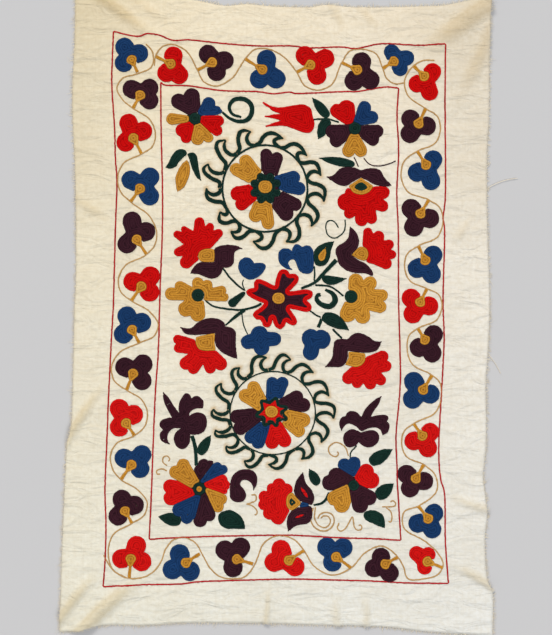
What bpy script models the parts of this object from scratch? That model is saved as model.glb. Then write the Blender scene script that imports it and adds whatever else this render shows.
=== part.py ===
"""Suzani: an embroidered cotton cloth that lies flat, with its folds and two pulled threads.

X runs across the cloth, Y along its length, Z up from the surface that it lies on.
The origin is at the middle of the cloth's underside.
"""
import math
from collections import namedtuple

import bmesh
import bpy

MM = 0.001

# Driving dimensions, in millimetres
SHEET_THICKNESS = 1.5      # the cotton with its rows of chain stitch
COLUMNS = 84               # steps of the sheet's net across the cloth
ROWS = 124                 # steps of the net along the cloth
THREAD_DIAMETER = 0.7      # a thread pulled out of the weave
THREAD_STEPS = 12
THREAD_CLEARANCE = 0.2     # between a pulled thread's end and the cut edge, at least

# The cut edges as points along each side, hand-cut and so a little uneven.
# Sides run upwards and ends run to the right, and each starts and stops at a corner.
EdgePoint = namedtuple("EdgePoint", "x y")

LEFT_SIDE = [EdgePoint(*row) for row in (
    (-259.7, -377.4), (-257.8, -313), (-255.8, -255), (-253.2, -197), (-250.6, -152),
    (-247.0, -140), (-245.2, -126), (-243.6, -75), (-241.8, 9), (-240.0, 49),
    (-240.2, 141), (-241.6, 190), (-244.4, 262), (-241.6, 333), (-240.6, 390.6),
)]
RIGHT_SIDE = [EdgePoint(*row) for row in (
    (259.6, -382.2), (259.8, -330), (253.8, -317), (251.2, -290), (250.6, -266),
    (253.2, -238), (251.6, -219), (248.6, -192), (251.4, -158), (252.4, -129),
    (251.6, -80), (254.4, -39), (256.2, 21), (254.4, 81), (253.0, 141),
    (253.4, 201), (255.4, 241), (256.6, 341), (258.0, 387.0),
)]
LOWER_END = [EdgePoint(*row) for row in (
    (-259.7, -377.4), (-235, -375.0), (-224, -371.2), (-195, -368.6), (-156, -369.4),
    (-114, -366.4), (-13, -366.8), (37, -368.4), (87, -369.4), (137, -371.6),
    (173, -376.0), (217, -379.4), (259.6, -382.2),
)]
UPPER_END = [EdgePoint(*row) for row in (
    (-240.6, 390.6), (-168, 386.0), (-99, 381.0), (-61, 374.0), (-36, 376.0),
    (-3, 373.2), (41, 372.2), (59, 375.0), (97, 372.0), (177, 373.4),
    (205, 375.2), (258.0, 387.0),
)]

# One row for each fold: a low ridge from its start to its end. Its crest bows aside by
# `bow` halfway, its flanks reach `left` and `right` of the crest, and `foot` is the
# share of its height at the start, 1 where it starts at a cut edge.
Fold = namedtuple("Fold", "x0 y0 x1 y1 bow left right height foot")

FOLDS = [Fold(*row) for row in (
    (-218, 390, -138, 328, 2, 9, 12, 4.6, 1.0),        # upper left corner
    (-172, 384, -118, 345, 0, 8, 8, 1.6, 0.6),
    (260, 380, 168, 306, -4, 20, 17, 5.0, 1.0),        # upper right corner
    (257, 345, 208, 246, 3, 15, 13, 2.8, 0.8),
    (-251, -146, -196, -70, 3, 8, 10, 4.0, 1.0),       # tuck in the left side
    (-259, -360, -206, -298, 2, 9, 9, 4.0, 1.0),       # lower left corner
    (-232, -374, -150, -308, 6, 11, 14, 6.0, 1.0),
    (-13, -369, -9, -312, -1, 5, 6, 3.2, 1.0),         # crease in the lower end
    (74, -371, 74, -322, 2, 10, 9, 2.4, 1.0),
    (108, -372, 105, -320, -2, 8, 8, 2.2, 1.0),
    (261, -325, 200, -294, -3, 8, 9, 4.0, 1.0),        # right side, low down
    (251, -229, 200, -209, 2, 9, 8, 3.0, 1.0),
    (66, 375, 84, 336, 2, 9, 8, 2.0, 0.9),             # upper end, right of the middle
    (104, 373, 128, 340, -2, 8, 9, 1.8, 0.8),
    (-242, 143, -192, 106, 2, 10, 9, 2.0, 0.8),        # left margin
    (213, 88, 243, 128, 2, 8, 8, 1.9, 0.2),            # right margin
)]

# The pulled threads lie on the surface beside the right side, each from its place
# along that side through a middle point to its end.
ThreadRoute = namedtuple("ThreadRoute", "name y0 xm ym x1 y1")

THREADS = [
    ThreadRoute("loose_thread_upper", 155.0, 271.0, 163.4, 290.0, 167.2),
    ThreadRoute("loose_thread_lower", -44.0, 263.6, -56.0, 269.6, -67.6),
]

COTTON = (0.83, 0.76, 0.62, 1.0)
LOOSE_COTTON = (0.78, 0.72, 0.58, 1.0)


def clear_scene():
    for item in list(bpy.data.objects):
        bpy.data.objects.remove(item, do_unlink=True)


def cloth_material(name, colour):
    material = bpy.data.materials.new(name)
    material.use_nodes = True
    shader = material.node_tree.nodes["Principled BSDF"]
    shader.inputs["Base Color"].default_value = colour
    shader.inputs["Roughness"].default_value = 0.9
    shader.inputs["Metallic"].default_value = 0.0
    return material


def smooth_between(points, place, along):
    """The other coordinate of a side at `place`, on a smooth curve through its points."""
    across = "y" if along == "x" else "x"
    spots = [getattr(point, along) for point in points]
    values = [getattr(point, across) for point in points]
    last = len(points) - 2
    k = next((i for i in range(last + 1) if place <= spots[i + 1]), last)
    span = spots[k + 1] - spots[k]
    t = min(max((place - spots[k]) / span, 0.0), 1.0)

    def slope(i):
        low, high = max(i - 1, 0), min(i + 1, len(points) - 1)
        return (values[high] - values[low]) / (spots[high] - spots[low])

    rise = values[k + 1] - values[k]
    start_bend = slope(k) * span - rise
    end_bend = slope(k + 1) * span - rise
    eased = values[k] + rise * t
    return eased + t * (1 - t) * ((1 - t) * start_bend - t * end_bend)


def sheet_point(u, v):
    """A point of the flat cloth, u from left to right and v from the lower end up."""
    corners = {
        (0, 0): LEFT_SIDE[0], (1, 0): RIGHT_SIDE[0],
        (0, 1): LEFT_SIDE[-1], (1, 1): RIGHT_SIDE[-1],
    }

    def side(points, t):
        y = points[0].y + (points[-1].y - points[0].y) * t
        return smooth_between(points, y, "y"), y

    def end(points, t):
        x = points[0].x + (points[-1].x - points[0].x) * t
        return x, smooth_between(points, x, "x")

    left, right = side(LEFT_SIDE, v), side(RIGHT_SIDE, v)
    low, high = end(LOWER_END, u), end(UPPER_END, u)
    point = []
    for axis in (0, 1):
        across = (1 - u) * left[axis] + u * right[axis]
        along = (1 - v) * low[axis] + v * high[axis]
        shared = sum(
            (u if i else 1 - u) * (v if j else 1 - v) * corner[axis]
            for (i, j), corner in corners.items()
        )
        point.append(across + along - shared)
    return point


def fold_height(fold, x, y):
    """How far one fold lifts the cloth at x, y: nothing past its flanks."""
    run_x, run_y = fold.x1 - fold.x0, fold.y1 - fold.y0
    length = math.hypot(run_x, run_y)
    t = ((x - fold.x0) * run_x + (y - fold.y0) * run_y) / length ** 2
    aside = ((y - fold.y0) * run_x - (x - fold.x0) * run_y) / length
    if t >= 1:
        return 0.0
    held = max(t, 0.0)
    aside -= fold.bow * 4 * held * (1 - held)
    flank = fold.left if aside > 0 else fold.right
    if abs(aside) >= flank:
        return 0.0
    swell_at = 0.3                       # where the ridge is at its highest
    if t < swell_at:
        ease = 0.5 - 0.5 * math.cos(math.pi * max(t, 0.0) / swell_at)
        share = fold.foot + (1 - fold.foot) * ease
        if t < 0 and fold.foot < 1:
            share *= max(1 + t / swell_at, 0.0)
    else:
        share = 0.5 + 0.5 * math.cos(math.pi * (t - swell_at) / (1 - swell_at))
    crest = 0.5 + 0.5 * math.cos(math.pi * aside / flank)
    return fold.height * share * crest


def cloth_height(x, y):
    """The underside's height above the surface: zero wherever the cloth lies flat."""
    heights = [fold_height(fold, x, y) for fold in FOLDS]
    return math.sqrt(sum(height ** 2 for height in heights))


def build_cloth():
    mesh = bmesh.new()
    under, over = [], []
    for j in range(ROWS + 1):
        for i in range(COLUMNS + 1):
            x, y = sheet_point(i / COLUMNS, j / ROWS)
            z = cloth_height(x, y)
            under.append(mesh.verts.new((x * MM, y * MM, z * MM)))
            over.append(mesh.verts.new((x * MM, y * MM, (z + SHEET_THICKNESS) * MM)))

    def at(i, j):
        return j * (COLUMNS + 1) + i

    def face_pair(a, b, c, d):
        """One cell's two triangles, split along its flatter diagonal, over and under."""
        tops = [over[k].co.z for k in (a, b, c, d)]
        if abs(tops[0] - tops[2]) <= abs(tops[1] - tops[3]):
            triangles = ((a, b, c), (a, c, d))
        else:
            triangles = ((a, b, d), (b, c, d))
        for triangle in triangles:
            mesh.faces.new([over[k] for k in triangle])
            mesh.faces.new([under[k] for k in reversed(triangle)])

    for j in range(ROWS):
        for i in range(COLUMNS):
            face_pair(at(i, j), at(i + 1, j), at(i + 1, j + 1), at(i, j + 1))

    rim = [at(i, 0) for i in range(COLUMNS)]
    rim += [at(COLUMNS, j) for j in range(ROWS)]
    rim += [at(i, ROWS) for i in range(COLUMNS, 0, -1)]
    rim += [at(0, j) for j in range(ROWS, 0, -1)]
    for here, there in zip(rim, rim[1:] + rim[:1]):
        mesh.faces.new((under[here], under[there], over[there], over[here]))

    return finish_mesh(mesh, "ground_cloth", COTTON)


def thread_point(route, t):
    """A point on the thread's route: a parabola through its start, middle and end."""
    x0 = smooth_between(RIGHT_SIDE, route.y0, "y") + THREAD_CLEARANCE + THREAD_DIAMETER / 2
    start, middle, stop = (1 - t) * (1 - 2 * t), 4 * t * (1 - t), t * (2 * t - 1)
    x = start * x0 + middle * route.xm + stop * route.x1
    y = start * route.y0 + middle * route.ym + stop * route.y1
    return x, y


def build_thread(route):
    """A loose thread end: a thin six-sided tube that lies on the surface."""
    mesh = bmesh.new()
    radius = THREAD_DIAMETER / 2
    sides = 6
    rings = []
    for step in range(THREAD_STEPS + 1):
        t = step / THREAD_STEPS
        x, y = thread_point(route, t)
        ahead = thread_point(route, min(t + 0.01, 1.0))
        behind = thread_point(route, max(t - 0.01, 0.0))
        run_x, run_y = ahead[0] - behind[0], ahead[1] - behind[1]
        length = math.hypot(run_x, run_y)
        ring = []
        for side in range(sides):
            angle = 2 * math.pi * (side + 0.5) / sides
            out, up = radius * math.cos(angle), radius * math.sin(angle)
            place = (x + out * run_y / length, y - out * run_x / length, radius + up)
            ring.append(mesh.verts.new([value * MM for value in place]))
        rings.append(ring)
    for ring, following in zip(rings, rings[1:]):
        for k in range(sides):
            after = (k + 1) % sides
            mesh.faces.new((ring[k], ring[after], following[after], following[k]))
    mesh.faces.new(list(reversed(rings[0])))
    mesh.faces.new(rings[-1])
    return finish_mesh(mesh, route.name, LOOSE_COTTON)


def finish_mesh(mesh, name, colour):
    bmesh.ops.recalc_face_normals(mesh, faces=mesh.faces)
    data = bpy.data.meshes.new(name)
    mesh.to_mesh(data)
    mesh.free()
    data.materials.append(cloth_material(name + "_cotton", colour))
    data.shade_smooth()
    piece = bpy.data.objects.new(name, data)
    bpy.context.scene.collection.objects.link(piece)
    return piece


def main():
    clear_scene()
    build_cloth()
    for route in THREADS:
        build_thread(route)


main()
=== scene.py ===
import math

import bpy
import numpy as np
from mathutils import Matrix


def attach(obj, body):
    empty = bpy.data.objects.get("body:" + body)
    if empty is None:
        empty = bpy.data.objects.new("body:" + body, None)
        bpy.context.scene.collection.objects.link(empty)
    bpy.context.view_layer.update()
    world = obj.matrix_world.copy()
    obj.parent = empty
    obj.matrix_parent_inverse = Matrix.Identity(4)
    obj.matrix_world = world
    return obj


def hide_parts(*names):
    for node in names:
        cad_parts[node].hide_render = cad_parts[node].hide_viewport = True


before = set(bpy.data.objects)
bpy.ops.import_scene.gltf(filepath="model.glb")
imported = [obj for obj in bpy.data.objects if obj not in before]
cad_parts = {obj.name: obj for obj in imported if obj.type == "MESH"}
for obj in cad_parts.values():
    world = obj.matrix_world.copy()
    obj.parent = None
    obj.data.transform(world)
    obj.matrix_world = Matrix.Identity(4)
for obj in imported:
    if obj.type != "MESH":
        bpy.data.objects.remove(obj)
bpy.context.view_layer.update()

mm = 0.001
rng = np.random.default_rng(29)

# The pattern is drawn on a chart: its squares run right and down from the upper left.
# Places, widths and radii in the pattern's tables are in squares of this size.
chart = dict(square=1.2, middleX=276.0, middleY=317.5)


# chart squares to millimetres on the cloth
def onCloth(points):
    points = np.atleast_2d(np.asarray(points, float))
    x = (points[:, 0] - chart["middleX"]) * chart["square"]
    y = (chart["middleY"] - points[:, 1]) * chart["square"]
    return np.column_stack([x, y])


# the ground cloth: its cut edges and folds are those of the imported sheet, in millimetres
cloth = dict(
    thick=0.55,
    stepsAcross=172,
    stepsAlong=256,
    left=[(-259.7, -377.4), (-257.8, -313), (-255.8, -255), (-253.2, -197), (-250.6, -152),
          (-247.0, -140), (-245.2, -126), (-243.6, -75), (-241.8, 9), (-240.0, 49),
          (-240.2, 141), (-241.6, 190), (-244.4, 262), (-241.6, 333), (-240.6, 390.6)],
    right=[(259.6, -382.2), (259.8, -330), (253.8, -317), (251.2, -290), (250.6, -266),
           (253.2, -238), (251.6, -219), (248.6, -192), (251.4, -158), (252.4, -129),
           (251.6, -80), (254.4, -39), (256.2, 21), (254.4, 81), (253.0, 141),
           (253.4, 201), (255.4, 241), (256.6, 341), (258.0, 387.0)],
    lower=[(-259.7, -377.4), (-235, -375.0), (-224, -371.2), (-195, -368.6), (-156, -369.4),
           (-114, -366.4), (-13, -366.8), (37, -368.4), (87, -369.4), (137, -371.6),
           (173, -376.0), (217, -379.4), (259.6, -382.2)],
    upper=[(-240.6, 390.6), (-168, 386.0), (-99, 381.0), (-61, 374.0), (-36, 376.0),
           (-3, 373.2), (41, 372.2), (59, 375.0), (97, 372.0), (177, 373.4),
           (205, 375.2), (258.0, 387.0)],
)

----

YOUR INSTRUCTIONS: Transcribe, exactly and exclusively, the run of lines that opens with the line bearing "bpy.data.objects.remove(obj)" and closes with the line bearing "return np.column_stack([x, y])".

THE OUTPUT:
        bpy.data.objects.remove(obj)
bpy.context.view_layer.update()

mm = 0.001
rng = np.random.default_rng(29)

# The pattern is drawn on a chart: its squares run right and down from the upper left.
# Places, widths and radii in the pattern's tables are in squares of this size.
chart = dict(square=1.2, middleX=276.0, middleY=317.5)


# chart squares to millimetres on the cloth
def onCloth(points):
    points = np.atleast_2d(np.asarray(points, float))
    x = (points[:, 0] - chart["middleX"]) * chart["square"]
    y = (chart["middleY"] - points[:, 1]) * chart["square"]
    return np.column_stack([x, y])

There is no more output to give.